***** TASK DATA *****
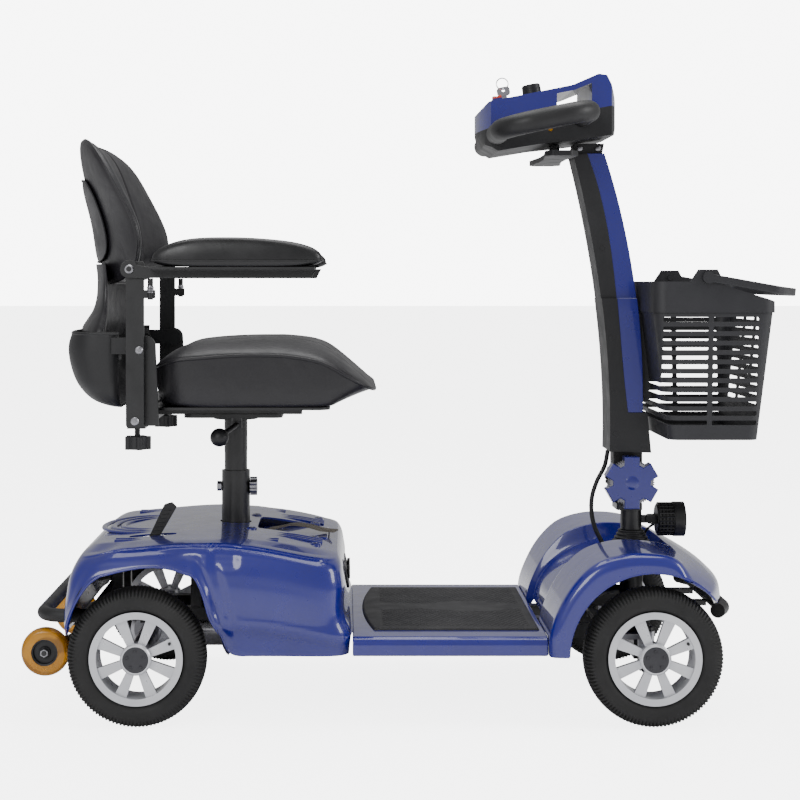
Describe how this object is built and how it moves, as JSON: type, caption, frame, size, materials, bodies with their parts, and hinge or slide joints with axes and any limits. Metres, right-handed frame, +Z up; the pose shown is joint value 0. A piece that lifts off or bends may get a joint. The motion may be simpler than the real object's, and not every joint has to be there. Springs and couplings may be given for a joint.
{
  "type": "mobility scooter",
  "caption": "Four-wheel mobility scooter with a folding tiller, delta grips, front basket, foot deck, battery, swivel seat on a post and anti-tip wheels.",
  "frame": {"origin": "on the floor, midway between the foremost and rearmost points and on the centre plane", "axes": "+X forward, +Y to the rider's left, +Z up"},
  "size_m": [1.1605, 0.548, 0.953],
  "materials": {
    "alloy": "silver wheel paint",
    "amber": "clear amber",
    "basket_plastic": "charcoal",
    "black_paint": "satin black powder coat",
    "black_plastic": "fine textured black",
    "blue_gloss": "high gloss blue",
    "lamp_black": "black",
    "mat_rubber": "ribbed dark grey",
    "rubber": "matte",
    "steel": "zinc plated",
    "tyre_rubber": "matte",
    "urethane": "moulded black urethane",
    "vinyl": "soft black vinyl",
    "webbing": "grey woven"
  },
  "bodies": {
    "chassis": {"rear_frame": "black_paint", "front_frame": "black_paint", "transaxle": "steel", "rear_shroud": "blue_gloss", "battery_pack": "blue_gloss", "battery_strap": "webbing", "charge_panel": "black_plastic", "deck_pan": "blue_gloss", "floor_mat": "mat_rubber", "front_cowl": "blue_gloss", "steering_boot": "rubber", "seat_post_outer": "black_paint", "rear_bumper": "rubber", "front_bumper": "rubber", "anti_tip_arms": "black_paint", "cables": "rubber"},
    "steering_column": {"steering_column": "black_paint"},
    "tie_rod": {"tie_rod": "black_paint"},
    "headlight": {"headlight": "lamp_black"},
    "star_knob": {"star_knob": "blue_gloss"},
    "tiller": {"tiller_rear": "black_plastic", "tiller_front": "blue_gloss", "head_lower": "black_plastic", "head_upper": "blue_gloss", "handlebar_left": "rubber", "handlebar_right": "rubber", "basket": "basket_plastic"},
    "basket_handle": {"basket_handle": "basket_plastic"},
    "throttle": {"throttle_paddle": "black_plastic"},
    "speed_knob": {"speed_knob": "black_plastic"},
    "key": {"key": "steel"},
    "horn_button": {"horn_button": "black_plastic"},
    "seat_slide": {"seat_post_inner": "black_paint"},
    "clamp_screw": {"clamp_screw": "steel"},
    "seat": {"seat_base": "black_paint", "seat_cushion": "vinyl"},
    "swivel_lever": {"swivel_lever": "black_plastic"},
    "backrest": {"backrest_shell": "vinyl", "backrest_cushion": "vinyl"},
    "freewheel_lever": {"freewheel_lever": "black_plastic"},
    "rear_wheel_left": {"rear_tyre_left": "tyre_rubber", "rear_rim_left": "alloy"},
    "front_wheel_left": {"front_tyre_left": "tyre_rubber", "front_rim_left": "alloy"},
    "knuckle_left": {"knuckle_left": "steel"},
    "armrest_post_left": {"armrest_post_left": "black_paint"},
    "armrest_left": {"armrest_rail_left": "black_paint", "armrest_pad_left": "urethane"},
    "armrest_knob_left": {"armrest_knob_left": "black_plastic"},
    "anti_tip_wheel_left": {"anti_tip_wheel_left": "amber"},
    "rear_wheel_right": {"rear_tyre_right": "tyre_rubber", "rear_rim_right": "alloy"},
    "front_wheel_right": {"front_tyre_right": "tyre_rubber", "front_rim_right": "alloy"},
    "knuckle_right": {"knuckle_right": "steel"},
    "armrest_post_right": {"armrest_post_right": "black_paint"},
    "armrest_right": {"armrest_rail_right": "black_paint", "armrest_pad_right": "urethane"},
    "armrest_knob_right": {"armrest_knob_right": "black_plastic"},
    "anti_tip_wheel_right": {"anti_tip_wheel_right": "amber"}
  },
  "joints": [
    {"name": "steering", "type": "hinge", "parent": "chassis", "child": "steering_column", "pos_m": [0.345, 0, 0.18], "axis": [0, 0, 1], "range_deg": [-25, 25], "deforming": ["cables"]},
    {"name": "kingpin_left", "type": "hinge", "parent": "chassis", "child": "knuckle_left", "pos_m": [0.34, 0.165, 0.1], "axis": [0, 0, 1], "range_deg": [-25, 25]},
    {"name": "front_wheel_left_spin", "type": "hinge", "parent": "knuckle_left", "child": "front_wheel_left", "pos_m": [0.34, 0.218, 0.1], "axis": [0, 1, 0], "continuous": true},
    {"name": "rear_wheel_left_spin", "type": "hinge", "parent": "chassis", "child": "rear_wheel_left", "pos_m": [-0.4, 0.218, 0.1], "axis": [0, 1, 0], "continuous": true},
    {"name": "anti_tip_wheel_left_spin", "type": "hinge", "parent": "chassis", "child": "anti_tip_wheel_left", "pos_m": [-0.544, 0.15, 0.092], "axis": [0, 1, 0], "continuous": true},
    {"name": "kingpin_right", "type": "hinge", "parent": "chassis", "child": "knuckle_right", "pos_m": [0.34, -0.165, 0.1], "axis": [0, 0, 1], "range_deg": [-25, 25]},
    {"name": "front_wheel_right_spin", "type": "hinge", "parent": "knuckle_right", "child": "front_wheel_right", "pos_m": [0.34, -0.218, 0.1], "axis": [0, 1, 0], "continuous": true},
    {"name": "rear_wheel_right_spin", "type": "hinge", "parent": "chassis", "child": "rear_wheel_right", "pos_m": [-0.4, -0.218, 0.1], "axis": [0, 1, 0], "continuous": true},
    {"name": "anti_tip_wheel_right_spin", "type": "hinge", "parent": "chassis", "child": "anti_tip_wheel_right", "pos_m": [-0.544, -0.15, 0.092], "axis": [0, 1, 0], "continuous": true},
    {"name": "tie_rod_ball", "type": "hinge", "parent": "knuckle_left", "child": "tie_rod", "pos_m": [0.28, 0.165, 0.118], "axis": [0, 0, 1], "range_deg": [-25, 25]},
    {"name": "tiller_fold", "type": "hinge", "parent": "steering_column", "child": "tiller", "pos_m": [0.3375, 0, 0.3295], "axis": [0, 1, 0], "range_deg": [-30, 4], "deforming": ["cables"]},
    {"name": "star_knob_turn", "type": "hinge", "parent": "steering_column", "child": "star_knob", "pos_m": [0.3375, 0, 0.3295], "axis": [0, 1, 0], "continuous": true},
    {"name": "headlight_tilt", "type": "hinge", "parent": "steering_column", "child": "headlight", "pos_m": [0.374, 0, 0.267], "axis": [0, 1, 0], "range_deg": [-20, 8], "deforming": ["cables"]},
    {"name": "basket_handle_lift", "type": "hinge", "parent": "tiller", "child": "basket_handle", "pos_m": [0.434, 0, 0.644], "axis": [0, -1, 0], "range_deg": [0, 110]},
    {"name": "throttle_swing", "type": "hinge", "parent": "tiller", "child": "throttle", "pos_m": [0.225, 0, 0.84], "axis": [0, 0, 1], "range_deg": [-10, 10], "stiffness_Nm_per_rad": 0.4},
    {"name": "speed_knob_turn", "type": "hinge", "parent": "tiller", "child": "speed_knob", "pos_m": [0.19176, 0, 0.92558], "axis": [-0.184, 0, 0.9829], "range_deg": [-135, 135]},
    {"name": "key_turn", "type": "hinge", "parent": "tiller", "child": "key", "pos_m": [0.14458, -0.04, 0.91675], "axis": [-0.184, 0, 0.9829], "range_deg": [0, 90]},
    {"name": "horn_press", "type": "slide", "parent": "tiller", "child": "horn_button", "axis": [0.184, 0, -0.9829], "range_m": [0, 0.0025], "stiffness_N_per_m": 400},
    {"name": "seat_height", "type": "slide", "parent": "chassis", "child": "seat_slide", "axis": [0, 0, 1], "range_m": [-0.05, 0.05]},
    {"name": "clamp_screw_turn", "type": "hinge", "parent": "chassis", "child": "clamp_screw", "pos_m": [-0.2725, 0, 0.3185], "axis": [1, 0, 0], "continuous": true},
    {"name": "seat_swivel", "type": "hinge", "parent": "seat_slide", "child": "seat", "pos_m": [-0.2725, 0, 0.43], "axis": [0, 0, 1], "continuous": true},
    {"name": "backrest_fold", "type": "hinge", "parent": "seat", "child": "backrest", "pos_m": [-0.39, 0, 0.545], "axis": [0, 1, 0], "range_deg": [0, 70]},
    {"name": "swivel_lever_swing", "type": "hinge", "parent": "seat_slide", "child": "swivel_lever", "pos_m": [-0.2685, -0.042, 0.418], "axis": [0, 0, 1], "range_deg": [-12, 12]},
    {"name": "armrest_left_width", "type": "slide", "parent": "seat", "child": "armrest_post_left", "axis": [0, 1, 0], "range_m": [0, 0.05]},
    {"name": "armrest_left_lift", "type": "hinge", "parent": "armrest_post_left", "child": "armrest_left", "pos_m": [-0.4105, 0.225, 0.656], "axis": [0, -1, 0], "range_deg": [0, 90]},
    {"name": "armrest_knob_left_turn", "type": "hinge", "parent": "seat", "child": "armrest_knob_left", "pos_m": [-0.403, 0.196, 0.41], "axis": [0, 0, 1], "continuous": true},
    {"name": "armrest_right_width", "type": "slide", "parent": "seat", "child": "armrest_post_right", "axis": [0, -1, 0], "range_m": [0, 0.05]},
    {"name": "armrest_right_lift", "type": "hinge", "parent": "armrest_post_right", "child": "armrest_right", "pos_m": [-0.4105, -0.225, 0.656], "axis": [0, -1, 0], "range_deg": [0, 90]},
    {"name": "armrest_knob_right_turn", "type": "hinge", "parent": "seat", "child": "armrest_knob_right", "pos_m": [-0.403, -0.196, 0.41], "axis": [0, 0, 1], "continuous": true},
    {"name": "freewheel_throw", "type": "hinge", "parent": "chassis", "child": "freewheel_lever", "pos_m": [-0.396, -0.128, 0.24], "axis": [0, -1, 0], "range_deg": [0, 30]}
  ],
  "couplings": [
    {"joint": "kingpin_left", "follows": "steering", "ratio": 1},
    {"joint": "kingpin_right", "follows": "steering", "ratio": 1},
    {"joint": "tie_rod_ball", "follows": "steering", "ratio": -1}
  ]
}
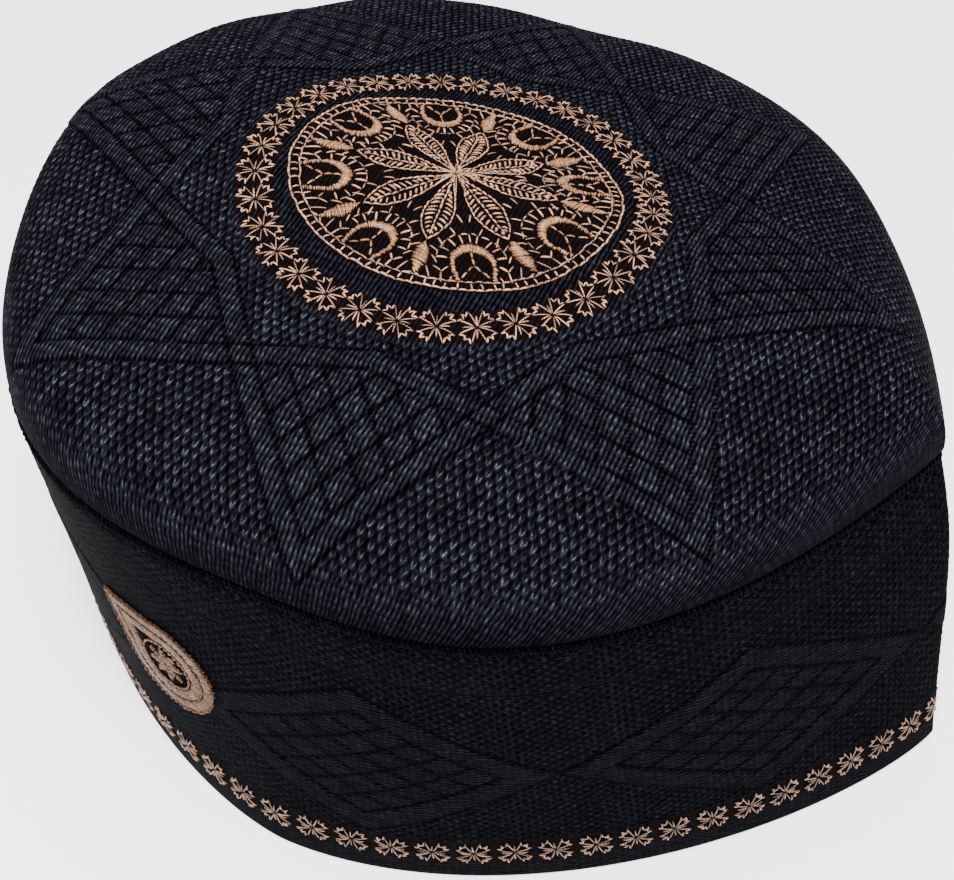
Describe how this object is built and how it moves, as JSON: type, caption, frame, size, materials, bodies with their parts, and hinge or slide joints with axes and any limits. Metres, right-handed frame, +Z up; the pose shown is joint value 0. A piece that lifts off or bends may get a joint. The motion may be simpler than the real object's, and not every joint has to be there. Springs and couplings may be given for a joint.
{
  "type": "kufi",
  "caption": "Open knitted cap with a domed crown and an upright side band that folds flat, with copper thread embroidery on crown, hem and side.",
  "frame": {"origin": "on the floor under the middle of the hem's bounding box", "axes": "+X towards the front fold along the crease of the crown, +Z up, -Y the side with the badge"},
  "size_m": [0.2166, 0.1842, 0.1166],
  "materials": {
    "knit_cloth": "fine black knit with a low woven-in relief",
    "seam_thread": "black sewing thread",
    "copper_thread": "copper brown embroidery thread with a soft lustre"
  },
  "bodies": {
    "root": {"side_band": "knit_cloth", "crown": "knit_cloth", "crown_seam": "seam_thread", "medallion_border": "copper_thread", "medallion_flower": "copper_thread", "medallion_leaf_1": "copper_thread", "medallion_leaf_2": "copper_thread", "medallion_leaf_3": "copper_thread", "medallion_leaf_4": "copper_thread", "medallion_leaf_5": "copper_thread", "medallion_leaf_6": "copper_thread", "medallion_leaf_7": "copper_thread", "medallion_leaf_8": "copper_thread", "medallion_horseshoe_1": "copper_thread", "medallion_horseshoe_2": "copper_thread", "medallion_horseshoe_3": "copper_thread", "medallion_horseshoe_4": "copper_thread", "medallion_horseshoe_5": "copper_thread", "medallion_horseshoe_6": "copper_thread", "medallion_horseshoe_7": "copper_thread", "medallion_horseshoe_8": "copper_thread", "star_ring": "copper_thread", "hem_star_row": "copper_thread", "side_badge": "copper_thread"}
  },
  "joints": []
}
*****
#### PROBLEM TO WORK ON
Give the number of lines in the data that contain "joints", with no other words.

#### RESULT
4